◆ **Data in this exercise**:
********

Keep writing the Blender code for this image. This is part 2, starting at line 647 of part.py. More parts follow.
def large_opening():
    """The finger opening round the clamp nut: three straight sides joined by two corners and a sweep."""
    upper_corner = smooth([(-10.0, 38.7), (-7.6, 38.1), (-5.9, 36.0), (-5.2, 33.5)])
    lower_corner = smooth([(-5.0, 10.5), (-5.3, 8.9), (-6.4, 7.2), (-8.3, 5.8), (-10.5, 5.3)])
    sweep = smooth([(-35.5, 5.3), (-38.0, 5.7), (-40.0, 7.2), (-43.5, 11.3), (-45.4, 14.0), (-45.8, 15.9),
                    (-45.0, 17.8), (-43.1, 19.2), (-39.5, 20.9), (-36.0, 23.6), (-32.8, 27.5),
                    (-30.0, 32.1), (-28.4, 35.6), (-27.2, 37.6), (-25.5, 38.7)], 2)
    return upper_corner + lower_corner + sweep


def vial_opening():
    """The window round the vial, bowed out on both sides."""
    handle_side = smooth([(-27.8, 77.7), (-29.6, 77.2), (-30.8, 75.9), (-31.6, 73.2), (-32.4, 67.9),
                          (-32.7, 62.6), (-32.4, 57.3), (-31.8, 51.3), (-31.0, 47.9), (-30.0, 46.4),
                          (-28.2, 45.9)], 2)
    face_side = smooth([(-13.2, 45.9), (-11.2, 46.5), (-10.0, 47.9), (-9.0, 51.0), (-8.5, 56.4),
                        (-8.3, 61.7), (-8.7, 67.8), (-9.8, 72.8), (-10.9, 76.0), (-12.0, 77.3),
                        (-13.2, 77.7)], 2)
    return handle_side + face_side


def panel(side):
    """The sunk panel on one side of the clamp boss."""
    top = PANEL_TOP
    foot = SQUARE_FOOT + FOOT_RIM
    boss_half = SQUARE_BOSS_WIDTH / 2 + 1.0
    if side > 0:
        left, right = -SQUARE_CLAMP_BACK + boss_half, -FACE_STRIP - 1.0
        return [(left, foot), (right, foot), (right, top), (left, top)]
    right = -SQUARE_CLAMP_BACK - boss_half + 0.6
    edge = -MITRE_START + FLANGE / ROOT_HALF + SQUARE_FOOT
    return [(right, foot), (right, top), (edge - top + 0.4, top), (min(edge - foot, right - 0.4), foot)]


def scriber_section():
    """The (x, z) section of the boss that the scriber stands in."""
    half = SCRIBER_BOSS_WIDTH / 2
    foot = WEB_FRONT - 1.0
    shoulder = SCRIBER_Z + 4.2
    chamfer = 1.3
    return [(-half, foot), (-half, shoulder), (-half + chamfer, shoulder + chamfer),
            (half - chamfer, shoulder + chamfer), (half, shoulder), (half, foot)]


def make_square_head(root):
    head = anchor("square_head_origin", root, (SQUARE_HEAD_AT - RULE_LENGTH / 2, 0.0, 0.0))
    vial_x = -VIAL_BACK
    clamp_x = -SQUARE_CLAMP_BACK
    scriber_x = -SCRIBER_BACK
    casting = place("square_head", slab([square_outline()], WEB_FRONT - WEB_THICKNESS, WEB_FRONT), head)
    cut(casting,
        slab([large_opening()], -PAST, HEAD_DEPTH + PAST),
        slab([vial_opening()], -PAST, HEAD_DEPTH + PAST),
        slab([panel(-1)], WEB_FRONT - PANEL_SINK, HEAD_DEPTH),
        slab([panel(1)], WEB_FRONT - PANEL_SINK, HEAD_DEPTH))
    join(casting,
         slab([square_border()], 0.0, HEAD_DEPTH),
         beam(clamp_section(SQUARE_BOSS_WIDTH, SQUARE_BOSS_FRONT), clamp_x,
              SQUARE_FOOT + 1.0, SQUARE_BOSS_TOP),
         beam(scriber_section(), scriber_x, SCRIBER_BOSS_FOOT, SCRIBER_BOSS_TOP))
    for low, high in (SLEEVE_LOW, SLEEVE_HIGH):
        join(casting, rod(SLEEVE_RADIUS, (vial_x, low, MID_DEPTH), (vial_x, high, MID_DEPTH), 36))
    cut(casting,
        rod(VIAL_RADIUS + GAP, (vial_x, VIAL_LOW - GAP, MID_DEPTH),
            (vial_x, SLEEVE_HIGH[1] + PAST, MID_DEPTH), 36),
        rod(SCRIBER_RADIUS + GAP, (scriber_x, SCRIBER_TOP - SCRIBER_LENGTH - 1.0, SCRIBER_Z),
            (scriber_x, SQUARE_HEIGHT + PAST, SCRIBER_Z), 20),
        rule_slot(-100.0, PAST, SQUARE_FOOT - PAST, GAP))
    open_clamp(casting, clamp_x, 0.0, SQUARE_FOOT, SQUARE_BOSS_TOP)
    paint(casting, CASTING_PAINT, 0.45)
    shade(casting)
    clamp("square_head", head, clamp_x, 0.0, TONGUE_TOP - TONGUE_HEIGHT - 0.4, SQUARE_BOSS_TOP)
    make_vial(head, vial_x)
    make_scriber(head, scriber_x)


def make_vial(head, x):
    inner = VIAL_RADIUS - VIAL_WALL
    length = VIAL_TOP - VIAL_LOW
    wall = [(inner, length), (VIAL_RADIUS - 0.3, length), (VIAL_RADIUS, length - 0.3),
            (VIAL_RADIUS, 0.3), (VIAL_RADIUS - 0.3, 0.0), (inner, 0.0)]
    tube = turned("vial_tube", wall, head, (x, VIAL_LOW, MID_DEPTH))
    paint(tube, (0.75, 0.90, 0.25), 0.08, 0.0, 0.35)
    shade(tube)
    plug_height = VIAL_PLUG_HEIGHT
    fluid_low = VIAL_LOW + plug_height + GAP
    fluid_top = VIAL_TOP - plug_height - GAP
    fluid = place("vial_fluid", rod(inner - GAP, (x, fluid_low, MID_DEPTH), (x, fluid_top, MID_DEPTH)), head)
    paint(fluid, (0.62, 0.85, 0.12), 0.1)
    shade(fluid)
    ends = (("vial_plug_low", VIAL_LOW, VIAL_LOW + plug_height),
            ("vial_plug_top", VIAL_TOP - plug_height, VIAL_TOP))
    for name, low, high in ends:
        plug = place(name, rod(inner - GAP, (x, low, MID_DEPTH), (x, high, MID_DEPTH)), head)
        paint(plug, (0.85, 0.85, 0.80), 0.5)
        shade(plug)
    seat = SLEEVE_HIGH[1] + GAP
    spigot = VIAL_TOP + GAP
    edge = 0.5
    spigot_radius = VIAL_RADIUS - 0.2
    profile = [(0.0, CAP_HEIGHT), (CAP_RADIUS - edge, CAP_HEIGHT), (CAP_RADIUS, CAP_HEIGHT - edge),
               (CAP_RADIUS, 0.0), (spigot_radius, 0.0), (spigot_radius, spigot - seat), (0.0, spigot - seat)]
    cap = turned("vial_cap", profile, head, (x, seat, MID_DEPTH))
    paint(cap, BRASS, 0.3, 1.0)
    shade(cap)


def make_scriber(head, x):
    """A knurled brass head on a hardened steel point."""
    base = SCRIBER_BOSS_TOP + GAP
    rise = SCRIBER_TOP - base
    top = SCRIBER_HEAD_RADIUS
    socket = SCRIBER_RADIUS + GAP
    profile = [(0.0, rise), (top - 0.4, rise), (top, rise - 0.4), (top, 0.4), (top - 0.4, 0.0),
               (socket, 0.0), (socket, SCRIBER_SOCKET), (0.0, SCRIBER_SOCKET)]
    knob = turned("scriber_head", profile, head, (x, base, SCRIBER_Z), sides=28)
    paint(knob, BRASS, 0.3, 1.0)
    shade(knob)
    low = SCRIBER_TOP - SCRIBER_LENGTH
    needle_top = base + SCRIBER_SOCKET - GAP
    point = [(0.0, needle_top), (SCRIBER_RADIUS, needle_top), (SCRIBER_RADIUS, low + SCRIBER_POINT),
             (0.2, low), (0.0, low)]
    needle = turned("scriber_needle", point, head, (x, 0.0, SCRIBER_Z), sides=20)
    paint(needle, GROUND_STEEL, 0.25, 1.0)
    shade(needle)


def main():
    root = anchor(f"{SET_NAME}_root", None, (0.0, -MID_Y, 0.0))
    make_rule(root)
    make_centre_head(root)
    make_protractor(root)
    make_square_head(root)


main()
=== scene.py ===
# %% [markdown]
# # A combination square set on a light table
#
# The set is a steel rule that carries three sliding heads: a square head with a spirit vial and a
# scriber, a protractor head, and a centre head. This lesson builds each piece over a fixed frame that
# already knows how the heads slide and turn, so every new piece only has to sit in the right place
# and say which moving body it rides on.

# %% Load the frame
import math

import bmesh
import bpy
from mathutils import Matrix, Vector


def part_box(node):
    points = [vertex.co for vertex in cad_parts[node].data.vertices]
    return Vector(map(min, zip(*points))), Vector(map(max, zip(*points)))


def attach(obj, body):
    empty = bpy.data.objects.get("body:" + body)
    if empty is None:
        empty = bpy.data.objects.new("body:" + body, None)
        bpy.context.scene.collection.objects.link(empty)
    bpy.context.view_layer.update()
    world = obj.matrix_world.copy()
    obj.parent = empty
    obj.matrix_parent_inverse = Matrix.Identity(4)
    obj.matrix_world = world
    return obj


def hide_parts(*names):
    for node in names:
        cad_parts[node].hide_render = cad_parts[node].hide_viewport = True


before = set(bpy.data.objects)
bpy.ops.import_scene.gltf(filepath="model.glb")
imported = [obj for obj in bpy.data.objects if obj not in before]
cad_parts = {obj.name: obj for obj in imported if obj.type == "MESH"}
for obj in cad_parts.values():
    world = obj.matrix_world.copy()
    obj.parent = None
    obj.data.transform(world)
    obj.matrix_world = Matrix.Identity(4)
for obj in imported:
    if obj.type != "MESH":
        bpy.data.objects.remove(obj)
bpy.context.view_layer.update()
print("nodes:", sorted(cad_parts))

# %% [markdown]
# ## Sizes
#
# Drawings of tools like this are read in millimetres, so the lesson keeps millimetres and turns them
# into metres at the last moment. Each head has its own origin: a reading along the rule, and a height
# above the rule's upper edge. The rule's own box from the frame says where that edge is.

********

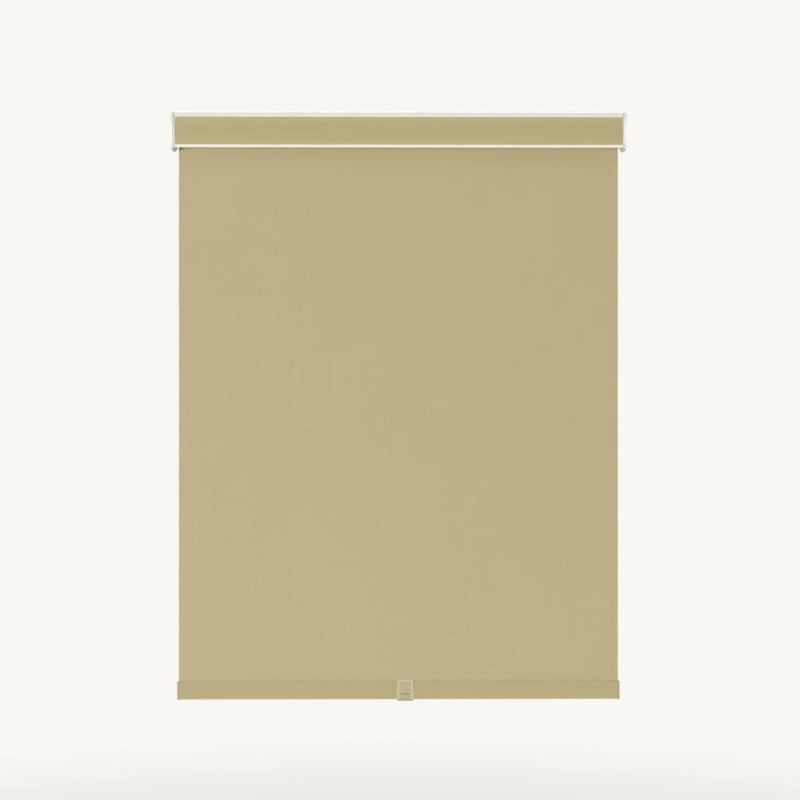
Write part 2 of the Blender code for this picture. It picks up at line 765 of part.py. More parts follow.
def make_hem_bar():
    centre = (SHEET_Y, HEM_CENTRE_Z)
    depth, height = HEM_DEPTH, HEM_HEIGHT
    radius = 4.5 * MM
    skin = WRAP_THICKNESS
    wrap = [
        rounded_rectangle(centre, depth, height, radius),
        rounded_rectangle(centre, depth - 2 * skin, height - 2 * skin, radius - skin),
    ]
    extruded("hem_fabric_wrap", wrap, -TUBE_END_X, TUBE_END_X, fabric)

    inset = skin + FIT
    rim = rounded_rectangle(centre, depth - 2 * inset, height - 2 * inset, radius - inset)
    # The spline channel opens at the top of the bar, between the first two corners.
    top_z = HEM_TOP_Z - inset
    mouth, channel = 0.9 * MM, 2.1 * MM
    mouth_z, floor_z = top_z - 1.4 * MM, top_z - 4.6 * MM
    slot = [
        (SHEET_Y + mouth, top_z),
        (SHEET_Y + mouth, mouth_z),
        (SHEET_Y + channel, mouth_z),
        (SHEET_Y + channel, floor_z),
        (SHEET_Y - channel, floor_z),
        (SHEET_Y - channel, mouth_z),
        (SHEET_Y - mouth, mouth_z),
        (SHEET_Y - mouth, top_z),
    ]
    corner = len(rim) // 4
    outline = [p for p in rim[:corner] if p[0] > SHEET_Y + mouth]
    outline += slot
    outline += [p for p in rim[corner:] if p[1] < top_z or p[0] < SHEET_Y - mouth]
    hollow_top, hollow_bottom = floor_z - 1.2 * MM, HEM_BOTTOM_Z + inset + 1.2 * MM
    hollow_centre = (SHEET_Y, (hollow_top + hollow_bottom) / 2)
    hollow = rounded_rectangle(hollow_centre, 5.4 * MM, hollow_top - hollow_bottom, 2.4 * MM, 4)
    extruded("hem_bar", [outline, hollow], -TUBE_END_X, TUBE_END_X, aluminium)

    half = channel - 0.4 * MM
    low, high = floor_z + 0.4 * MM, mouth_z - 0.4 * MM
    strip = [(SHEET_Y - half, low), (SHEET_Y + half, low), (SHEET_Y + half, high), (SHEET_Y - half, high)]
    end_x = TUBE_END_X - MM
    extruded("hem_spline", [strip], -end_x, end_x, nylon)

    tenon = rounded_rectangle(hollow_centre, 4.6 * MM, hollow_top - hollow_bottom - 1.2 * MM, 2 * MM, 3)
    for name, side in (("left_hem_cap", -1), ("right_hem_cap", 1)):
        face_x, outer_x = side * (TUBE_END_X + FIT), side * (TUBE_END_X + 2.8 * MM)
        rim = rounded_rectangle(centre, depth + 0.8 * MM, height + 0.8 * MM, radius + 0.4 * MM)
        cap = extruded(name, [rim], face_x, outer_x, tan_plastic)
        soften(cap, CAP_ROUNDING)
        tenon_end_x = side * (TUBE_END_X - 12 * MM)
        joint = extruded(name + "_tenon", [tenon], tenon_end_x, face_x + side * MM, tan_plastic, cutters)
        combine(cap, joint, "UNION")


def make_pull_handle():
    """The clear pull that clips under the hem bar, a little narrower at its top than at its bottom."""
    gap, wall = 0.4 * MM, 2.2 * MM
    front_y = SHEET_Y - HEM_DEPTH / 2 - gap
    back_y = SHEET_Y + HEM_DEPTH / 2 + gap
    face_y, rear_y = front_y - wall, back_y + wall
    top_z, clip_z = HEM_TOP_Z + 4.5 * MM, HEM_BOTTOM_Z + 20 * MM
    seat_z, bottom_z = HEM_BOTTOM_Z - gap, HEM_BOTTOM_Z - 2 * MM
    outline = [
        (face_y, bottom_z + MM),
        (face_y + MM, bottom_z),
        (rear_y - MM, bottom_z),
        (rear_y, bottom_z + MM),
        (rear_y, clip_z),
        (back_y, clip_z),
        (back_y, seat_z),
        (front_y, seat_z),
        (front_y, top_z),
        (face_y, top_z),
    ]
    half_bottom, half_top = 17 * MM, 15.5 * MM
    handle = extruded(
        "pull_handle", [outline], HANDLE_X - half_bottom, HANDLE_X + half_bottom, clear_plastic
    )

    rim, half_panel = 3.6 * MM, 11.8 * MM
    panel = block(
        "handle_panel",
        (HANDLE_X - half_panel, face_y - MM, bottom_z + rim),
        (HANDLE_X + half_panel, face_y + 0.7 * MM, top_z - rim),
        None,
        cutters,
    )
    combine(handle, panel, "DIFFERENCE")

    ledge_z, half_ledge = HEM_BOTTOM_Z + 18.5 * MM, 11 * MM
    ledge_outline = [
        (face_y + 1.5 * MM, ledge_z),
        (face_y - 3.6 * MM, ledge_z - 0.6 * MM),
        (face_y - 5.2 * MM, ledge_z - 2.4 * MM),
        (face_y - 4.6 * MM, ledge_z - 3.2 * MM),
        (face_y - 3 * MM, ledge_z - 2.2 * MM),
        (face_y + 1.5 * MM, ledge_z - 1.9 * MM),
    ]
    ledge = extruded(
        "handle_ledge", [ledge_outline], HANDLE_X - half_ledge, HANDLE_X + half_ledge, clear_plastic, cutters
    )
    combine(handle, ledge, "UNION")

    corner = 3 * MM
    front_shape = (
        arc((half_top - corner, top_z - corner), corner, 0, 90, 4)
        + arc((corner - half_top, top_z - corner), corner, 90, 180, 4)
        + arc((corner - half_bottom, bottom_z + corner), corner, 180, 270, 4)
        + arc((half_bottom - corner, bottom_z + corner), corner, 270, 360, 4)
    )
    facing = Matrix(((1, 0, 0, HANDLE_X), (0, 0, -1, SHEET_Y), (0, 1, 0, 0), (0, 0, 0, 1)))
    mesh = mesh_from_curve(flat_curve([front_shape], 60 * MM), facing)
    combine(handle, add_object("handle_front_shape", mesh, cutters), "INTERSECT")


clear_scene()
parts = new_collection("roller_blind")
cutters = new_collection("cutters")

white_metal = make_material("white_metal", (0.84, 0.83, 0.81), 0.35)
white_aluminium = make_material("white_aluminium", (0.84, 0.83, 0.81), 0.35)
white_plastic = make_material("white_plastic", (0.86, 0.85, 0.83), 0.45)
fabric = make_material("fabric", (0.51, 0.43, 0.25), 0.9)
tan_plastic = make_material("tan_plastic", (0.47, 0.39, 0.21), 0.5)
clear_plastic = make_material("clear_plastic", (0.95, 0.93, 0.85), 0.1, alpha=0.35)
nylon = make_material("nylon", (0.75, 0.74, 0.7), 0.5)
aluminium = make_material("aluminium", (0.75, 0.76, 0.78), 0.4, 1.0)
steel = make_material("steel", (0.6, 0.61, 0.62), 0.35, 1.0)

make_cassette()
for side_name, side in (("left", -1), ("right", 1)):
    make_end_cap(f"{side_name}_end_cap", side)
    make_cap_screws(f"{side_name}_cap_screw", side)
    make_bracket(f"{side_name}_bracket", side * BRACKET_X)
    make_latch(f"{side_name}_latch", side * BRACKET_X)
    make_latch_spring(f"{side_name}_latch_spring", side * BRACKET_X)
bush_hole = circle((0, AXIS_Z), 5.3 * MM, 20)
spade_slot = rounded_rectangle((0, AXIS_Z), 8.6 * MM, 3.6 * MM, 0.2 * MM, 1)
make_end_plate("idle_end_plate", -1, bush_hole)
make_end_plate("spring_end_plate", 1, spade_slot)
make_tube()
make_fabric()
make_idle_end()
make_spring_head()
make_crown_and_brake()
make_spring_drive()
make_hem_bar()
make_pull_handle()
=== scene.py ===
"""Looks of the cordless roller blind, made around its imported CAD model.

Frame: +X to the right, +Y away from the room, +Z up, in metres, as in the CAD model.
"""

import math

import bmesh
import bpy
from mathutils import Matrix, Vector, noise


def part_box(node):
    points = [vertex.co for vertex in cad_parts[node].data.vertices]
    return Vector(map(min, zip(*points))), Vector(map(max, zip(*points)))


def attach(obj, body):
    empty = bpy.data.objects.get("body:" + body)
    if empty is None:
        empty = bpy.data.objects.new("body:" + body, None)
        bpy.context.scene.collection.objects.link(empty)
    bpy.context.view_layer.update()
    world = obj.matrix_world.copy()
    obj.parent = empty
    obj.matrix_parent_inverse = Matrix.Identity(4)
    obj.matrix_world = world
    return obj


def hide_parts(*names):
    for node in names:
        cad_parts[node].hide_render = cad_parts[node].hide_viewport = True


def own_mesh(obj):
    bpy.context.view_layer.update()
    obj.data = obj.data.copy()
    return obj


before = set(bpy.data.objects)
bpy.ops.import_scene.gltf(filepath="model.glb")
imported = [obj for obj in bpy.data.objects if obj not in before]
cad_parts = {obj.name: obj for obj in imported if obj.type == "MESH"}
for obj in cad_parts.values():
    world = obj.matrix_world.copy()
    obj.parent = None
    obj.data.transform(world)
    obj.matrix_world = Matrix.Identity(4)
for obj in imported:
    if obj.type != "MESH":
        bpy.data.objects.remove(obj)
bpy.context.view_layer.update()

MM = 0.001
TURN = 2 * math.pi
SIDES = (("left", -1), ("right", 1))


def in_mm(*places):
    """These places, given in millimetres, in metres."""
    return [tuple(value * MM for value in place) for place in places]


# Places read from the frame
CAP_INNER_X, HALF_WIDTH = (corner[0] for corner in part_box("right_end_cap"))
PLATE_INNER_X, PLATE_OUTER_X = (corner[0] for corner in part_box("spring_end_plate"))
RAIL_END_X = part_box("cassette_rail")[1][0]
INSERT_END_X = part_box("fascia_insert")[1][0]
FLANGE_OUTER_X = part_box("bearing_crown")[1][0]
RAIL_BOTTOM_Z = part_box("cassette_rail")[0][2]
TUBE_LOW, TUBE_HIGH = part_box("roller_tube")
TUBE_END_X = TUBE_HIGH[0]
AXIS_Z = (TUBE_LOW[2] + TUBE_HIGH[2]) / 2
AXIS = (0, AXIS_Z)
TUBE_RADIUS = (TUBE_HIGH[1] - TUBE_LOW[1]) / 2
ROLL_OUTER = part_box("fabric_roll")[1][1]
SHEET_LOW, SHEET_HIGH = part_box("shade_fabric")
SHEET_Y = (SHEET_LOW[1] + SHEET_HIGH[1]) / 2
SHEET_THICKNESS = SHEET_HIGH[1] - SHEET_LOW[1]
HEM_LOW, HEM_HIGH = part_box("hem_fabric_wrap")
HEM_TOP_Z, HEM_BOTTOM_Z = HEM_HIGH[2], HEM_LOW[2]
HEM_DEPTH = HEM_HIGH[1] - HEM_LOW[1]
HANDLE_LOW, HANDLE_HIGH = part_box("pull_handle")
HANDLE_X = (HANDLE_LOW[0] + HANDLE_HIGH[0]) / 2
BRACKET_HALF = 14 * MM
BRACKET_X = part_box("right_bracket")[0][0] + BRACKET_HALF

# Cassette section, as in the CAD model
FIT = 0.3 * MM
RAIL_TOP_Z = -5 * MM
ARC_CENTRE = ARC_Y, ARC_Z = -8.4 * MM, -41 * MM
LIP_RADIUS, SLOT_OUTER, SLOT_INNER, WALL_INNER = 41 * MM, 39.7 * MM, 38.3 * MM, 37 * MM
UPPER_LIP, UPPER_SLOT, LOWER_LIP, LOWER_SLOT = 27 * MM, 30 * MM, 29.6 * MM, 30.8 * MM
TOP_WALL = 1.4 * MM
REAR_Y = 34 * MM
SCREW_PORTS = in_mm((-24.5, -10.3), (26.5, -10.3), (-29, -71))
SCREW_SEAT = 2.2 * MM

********

◆ **To be done**:
Return, unchanged, the run of lines above that opens with the line containing "Keep writing the" and closes with the line containing "return [(right, foot), (right, top), (edge". Include both.

◆ **Response**:
Keep writing the Blender code for this image. This is part 2, starting at line 647 of part.py. More parts follow.
def large_opening():
    """The finger opening round the clamp nut: three straight sides joined by two corners and a sweep."""
    upper_corner = smooth([(-10.0, 38.7), (-7.6, 38.1), (-5.9, 36.0), (-5.2, 33.5)])
    lower_corner = smooth([(-5.0, 10.5), (-5.3, 8.9), (-6.4, 7.2), (-8.3, 5.8), (-10.5, 5.3)])
    sweep = smooth([(-35.5, 5.3), (-38.0, 5.7), (-40.0, 7.2), (-43.5, 11.3), (-45.4, 14.0), (-45.8, 15.9),
                    (-45.0, 17.8), (-43.1, 19.2), (-39.5, 20.9), (-36.0, 23.6), (-32.8, 27.5),
                    (-30.0, 32.1), (-28.4, 35.6), (-27.2, 37.6), (-25.5, 38.7)], 2)
    return upper_corner + lower_corner + sweep


def vial_opening():
    """The window round the vial, bowed out on both sides."""
    handle_side = smooth([(-27.8, 77.7), (-29.6, 77.2), (-30.8, 75.9), (-31.6, 73.2), (-32.4, 67.9),
                          (-32.7, 62.6), (-32.4, 57.3), (-31.8, 51.3), (-31.0, 47.9), (-30.0, 46.4),
                          (-28.2, 45.9)], 2)
    face_side = smooth([(-13.2, 45.9), (-11.2, 46.5), (-10.0, 47.9), (-9.0, 51.0), (-8.5, 56.4),
                        (-8.3, 61.7), (-8.7, 67.8), (-9.8, 72.8), (-10.9, 76.0), (-12.0, 77.3),
                        (-13.2, 77.7)], 2)
    return handle_side + face_side


def panel(side):
    """The sunk panel on one side of the clamp boss."""
    top = PANEL_TOP
    foot = SQUARE_FOOT + FOOT_RIM
    boss_half = SQUARE_BOSS_WIDTH / 2 + 1.0
    if side > 0:
        left, right = -SQUARE_CLAMP_BACK + boss_half, -FACE_STRIP - 1.0
        return [(left, foot), (right, foot), (right, top), (left, top)]
    right = -SQUARE_CLAMP_BACK - boss_half + 0.6
    edge = -MITRE_START + FLANGE / ROOT_HALF + SQUARE_FOOT
    return [(right, foot), (right, top), (edge - top + 0.4, top), (min(edge - foot, right - 0.4), foot)]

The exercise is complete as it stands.